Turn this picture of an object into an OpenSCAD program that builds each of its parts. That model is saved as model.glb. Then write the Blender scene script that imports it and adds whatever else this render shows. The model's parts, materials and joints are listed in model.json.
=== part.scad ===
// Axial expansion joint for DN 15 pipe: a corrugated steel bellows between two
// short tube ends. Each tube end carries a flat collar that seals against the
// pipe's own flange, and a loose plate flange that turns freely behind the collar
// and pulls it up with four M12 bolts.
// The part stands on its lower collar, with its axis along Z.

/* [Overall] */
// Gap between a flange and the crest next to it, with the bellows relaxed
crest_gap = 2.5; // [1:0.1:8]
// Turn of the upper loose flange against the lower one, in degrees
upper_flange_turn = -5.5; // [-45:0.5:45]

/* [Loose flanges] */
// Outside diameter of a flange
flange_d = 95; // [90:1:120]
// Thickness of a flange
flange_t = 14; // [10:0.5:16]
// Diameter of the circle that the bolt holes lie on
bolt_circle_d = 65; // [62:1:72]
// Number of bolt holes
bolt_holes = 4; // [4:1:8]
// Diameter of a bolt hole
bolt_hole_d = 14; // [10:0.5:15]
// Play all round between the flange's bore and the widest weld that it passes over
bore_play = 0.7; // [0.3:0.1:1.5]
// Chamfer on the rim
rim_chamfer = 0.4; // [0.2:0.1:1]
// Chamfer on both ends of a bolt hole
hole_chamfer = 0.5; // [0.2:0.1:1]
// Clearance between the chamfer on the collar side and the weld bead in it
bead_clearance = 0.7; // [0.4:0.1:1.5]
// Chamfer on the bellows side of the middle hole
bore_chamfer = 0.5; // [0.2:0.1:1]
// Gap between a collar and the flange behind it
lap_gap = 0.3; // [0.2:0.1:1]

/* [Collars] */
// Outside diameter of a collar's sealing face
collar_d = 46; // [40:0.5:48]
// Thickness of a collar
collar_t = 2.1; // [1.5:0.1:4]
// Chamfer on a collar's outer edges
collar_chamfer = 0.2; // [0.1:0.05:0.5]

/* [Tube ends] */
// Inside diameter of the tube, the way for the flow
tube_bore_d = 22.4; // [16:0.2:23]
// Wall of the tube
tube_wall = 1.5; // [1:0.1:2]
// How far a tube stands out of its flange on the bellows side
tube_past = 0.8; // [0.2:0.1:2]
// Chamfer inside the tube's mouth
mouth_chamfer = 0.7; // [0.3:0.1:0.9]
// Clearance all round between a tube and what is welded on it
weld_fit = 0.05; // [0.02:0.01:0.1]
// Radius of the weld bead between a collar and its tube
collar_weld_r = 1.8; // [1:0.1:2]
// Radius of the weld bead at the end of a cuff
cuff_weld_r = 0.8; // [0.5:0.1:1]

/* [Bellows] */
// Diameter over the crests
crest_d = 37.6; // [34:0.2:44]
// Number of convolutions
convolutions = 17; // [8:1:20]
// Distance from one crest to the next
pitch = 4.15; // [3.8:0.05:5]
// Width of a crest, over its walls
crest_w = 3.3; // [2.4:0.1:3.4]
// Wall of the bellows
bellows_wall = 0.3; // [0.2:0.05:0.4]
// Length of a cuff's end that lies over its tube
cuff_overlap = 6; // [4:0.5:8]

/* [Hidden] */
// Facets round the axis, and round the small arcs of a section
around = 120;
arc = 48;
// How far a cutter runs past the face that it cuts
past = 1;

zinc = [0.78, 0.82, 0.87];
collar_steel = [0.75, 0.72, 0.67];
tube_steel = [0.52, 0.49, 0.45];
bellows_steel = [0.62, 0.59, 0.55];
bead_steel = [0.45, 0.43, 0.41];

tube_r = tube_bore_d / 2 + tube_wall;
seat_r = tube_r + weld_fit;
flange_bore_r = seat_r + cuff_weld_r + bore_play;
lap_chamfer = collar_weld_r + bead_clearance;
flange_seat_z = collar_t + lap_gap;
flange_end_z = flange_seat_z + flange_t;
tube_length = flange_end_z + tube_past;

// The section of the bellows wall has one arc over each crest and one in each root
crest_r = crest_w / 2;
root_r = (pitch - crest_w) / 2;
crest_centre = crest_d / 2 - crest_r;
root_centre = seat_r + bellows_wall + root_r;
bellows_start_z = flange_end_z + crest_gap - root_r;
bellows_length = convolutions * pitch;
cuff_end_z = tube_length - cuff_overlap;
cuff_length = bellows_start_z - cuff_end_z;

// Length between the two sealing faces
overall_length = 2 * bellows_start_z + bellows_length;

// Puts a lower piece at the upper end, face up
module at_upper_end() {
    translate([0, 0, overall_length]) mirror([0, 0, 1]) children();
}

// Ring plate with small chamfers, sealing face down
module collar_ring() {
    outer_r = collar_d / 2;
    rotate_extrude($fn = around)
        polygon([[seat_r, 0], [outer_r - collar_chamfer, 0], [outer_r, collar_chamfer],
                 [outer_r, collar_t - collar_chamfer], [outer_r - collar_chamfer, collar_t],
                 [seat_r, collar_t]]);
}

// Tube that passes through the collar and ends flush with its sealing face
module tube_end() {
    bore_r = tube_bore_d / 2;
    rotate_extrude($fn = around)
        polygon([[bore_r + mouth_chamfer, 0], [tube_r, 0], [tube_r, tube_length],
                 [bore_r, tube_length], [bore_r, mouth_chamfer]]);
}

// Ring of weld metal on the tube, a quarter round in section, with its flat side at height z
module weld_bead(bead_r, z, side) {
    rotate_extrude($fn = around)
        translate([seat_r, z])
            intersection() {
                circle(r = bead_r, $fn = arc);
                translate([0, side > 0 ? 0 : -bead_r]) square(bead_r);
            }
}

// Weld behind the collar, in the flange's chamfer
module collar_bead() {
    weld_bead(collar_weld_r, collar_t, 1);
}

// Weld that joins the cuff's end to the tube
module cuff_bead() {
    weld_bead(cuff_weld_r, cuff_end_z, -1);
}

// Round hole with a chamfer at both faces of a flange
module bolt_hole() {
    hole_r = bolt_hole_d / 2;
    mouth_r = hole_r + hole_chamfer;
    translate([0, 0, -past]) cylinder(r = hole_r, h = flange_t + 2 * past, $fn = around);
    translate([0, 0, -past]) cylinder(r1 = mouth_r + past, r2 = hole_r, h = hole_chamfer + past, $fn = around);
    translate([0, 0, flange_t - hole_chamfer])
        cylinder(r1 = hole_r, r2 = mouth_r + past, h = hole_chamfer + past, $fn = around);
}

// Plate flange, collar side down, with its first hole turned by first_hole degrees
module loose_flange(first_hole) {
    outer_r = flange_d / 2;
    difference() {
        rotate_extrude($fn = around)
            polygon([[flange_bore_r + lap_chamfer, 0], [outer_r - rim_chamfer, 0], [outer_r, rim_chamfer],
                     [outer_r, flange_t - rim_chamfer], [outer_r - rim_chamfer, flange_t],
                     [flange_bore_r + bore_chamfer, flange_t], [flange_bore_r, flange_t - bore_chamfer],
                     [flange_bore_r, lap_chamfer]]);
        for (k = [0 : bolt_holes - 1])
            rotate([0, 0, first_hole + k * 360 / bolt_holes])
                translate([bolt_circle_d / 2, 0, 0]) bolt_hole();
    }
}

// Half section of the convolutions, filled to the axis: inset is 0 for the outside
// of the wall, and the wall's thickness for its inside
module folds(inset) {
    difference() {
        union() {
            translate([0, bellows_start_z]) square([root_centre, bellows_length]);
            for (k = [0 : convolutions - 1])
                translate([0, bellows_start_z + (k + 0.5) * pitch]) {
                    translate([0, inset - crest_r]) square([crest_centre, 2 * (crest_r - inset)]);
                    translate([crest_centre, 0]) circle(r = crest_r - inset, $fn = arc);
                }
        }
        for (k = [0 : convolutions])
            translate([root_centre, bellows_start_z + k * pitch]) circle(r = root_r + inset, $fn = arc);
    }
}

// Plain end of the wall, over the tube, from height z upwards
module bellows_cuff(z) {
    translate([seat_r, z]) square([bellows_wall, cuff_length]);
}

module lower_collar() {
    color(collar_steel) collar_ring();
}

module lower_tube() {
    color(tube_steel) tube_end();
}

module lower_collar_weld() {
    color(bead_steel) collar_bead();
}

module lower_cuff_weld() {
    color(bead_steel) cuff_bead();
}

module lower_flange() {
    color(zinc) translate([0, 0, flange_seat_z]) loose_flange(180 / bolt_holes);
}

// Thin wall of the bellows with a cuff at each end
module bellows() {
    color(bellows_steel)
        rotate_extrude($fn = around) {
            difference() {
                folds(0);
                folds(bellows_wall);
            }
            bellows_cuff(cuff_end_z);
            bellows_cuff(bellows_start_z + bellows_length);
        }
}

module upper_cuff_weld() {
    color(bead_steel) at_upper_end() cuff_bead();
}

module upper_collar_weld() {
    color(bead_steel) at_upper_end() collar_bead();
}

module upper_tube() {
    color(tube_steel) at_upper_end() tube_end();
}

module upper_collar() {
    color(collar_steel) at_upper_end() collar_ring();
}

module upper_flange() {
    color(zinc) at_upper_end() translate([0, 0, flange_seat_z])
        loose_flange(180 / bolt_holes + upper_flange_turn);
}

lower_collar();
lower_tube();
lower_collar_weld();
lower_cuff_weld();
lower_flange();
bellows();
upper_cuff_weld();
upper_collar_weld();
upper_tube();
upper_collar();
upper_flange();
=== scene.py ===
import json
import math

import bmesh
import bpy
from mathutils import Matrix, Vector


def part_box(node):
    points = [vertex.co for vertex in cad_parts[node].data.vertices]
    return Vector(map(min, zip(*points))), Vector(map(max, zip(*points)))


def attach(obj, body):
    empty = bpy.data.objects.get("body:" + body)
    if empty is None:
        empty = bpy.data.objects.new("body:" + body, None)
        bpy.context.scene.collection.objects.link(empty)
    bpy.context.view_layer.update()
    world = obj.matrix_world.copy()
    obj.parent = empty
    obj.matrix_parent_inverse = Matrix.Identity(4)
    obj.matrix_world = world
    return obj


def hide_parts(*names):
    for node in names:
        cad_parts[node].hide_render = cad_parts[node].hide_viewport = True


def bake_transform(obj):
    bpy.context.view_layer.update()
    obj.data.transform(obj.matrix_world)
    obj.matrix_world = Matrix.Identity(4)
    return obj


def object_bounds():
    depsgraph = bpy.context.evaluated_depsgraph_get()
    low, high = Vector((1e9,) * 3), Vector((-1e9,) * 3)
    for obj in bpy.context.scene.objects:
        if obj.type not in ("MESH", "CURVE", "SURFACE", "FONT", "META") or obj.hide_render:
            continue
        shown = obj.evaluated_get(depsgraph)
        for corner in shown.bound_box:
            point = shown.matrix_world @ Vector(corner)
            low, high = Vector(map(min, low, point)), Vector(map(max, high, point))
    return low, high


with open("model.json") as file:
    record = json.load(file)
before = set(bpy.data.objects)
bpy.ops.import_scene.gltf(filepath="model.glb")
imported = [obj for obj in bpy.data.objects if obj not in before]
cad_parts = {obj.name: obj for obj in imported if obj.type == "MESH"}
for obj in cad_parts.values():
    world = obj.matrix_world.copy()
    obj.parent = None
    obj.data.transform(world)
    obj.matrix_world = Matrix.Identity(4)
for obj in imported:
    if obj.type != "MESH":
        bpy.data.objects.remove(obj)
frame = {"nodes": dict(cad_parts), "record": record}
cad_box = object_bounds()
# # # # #
Task description >> Each line from the line with "lower_cuff_weld();" to the line with "for node in" is to be echoed exactly; both boundary lines are included, and nothing else is to be output.

Answer below >>
lower_cuff_weld();
lower_flange();
bellows();
upper_cuff_weld();
upper_collar_weld();
upper_tube();
upper_collar();
upper_flange();
=== scene.py ===
import json
import math

import bmesh
import bpy
from mathutils import Matrix, Vector


def part_box(node):
    points = [vertex.co for vertex in cad_parts[node].data.vertices]
    return Vector(map(min, zip(*points))), Vector(map(max, zip(*points)))


def attach(obj, body):
    empty = bpy.data.objects.get("body:" + body)
    if empty is None:
        empty = bpy.data.objects.new("body:" + body, None)
        bpy.context.scene.collection.objects.link(empty)
    bpy.context.view_layer.update()
    world = obj.matrix_world.copy()
    obj.parent = empty
    obj.matrix_parent_inverse = Matrix.Identity(4)
    obj.matrix_world = world
    return obj


def hide_parts(*names):
    for node in names:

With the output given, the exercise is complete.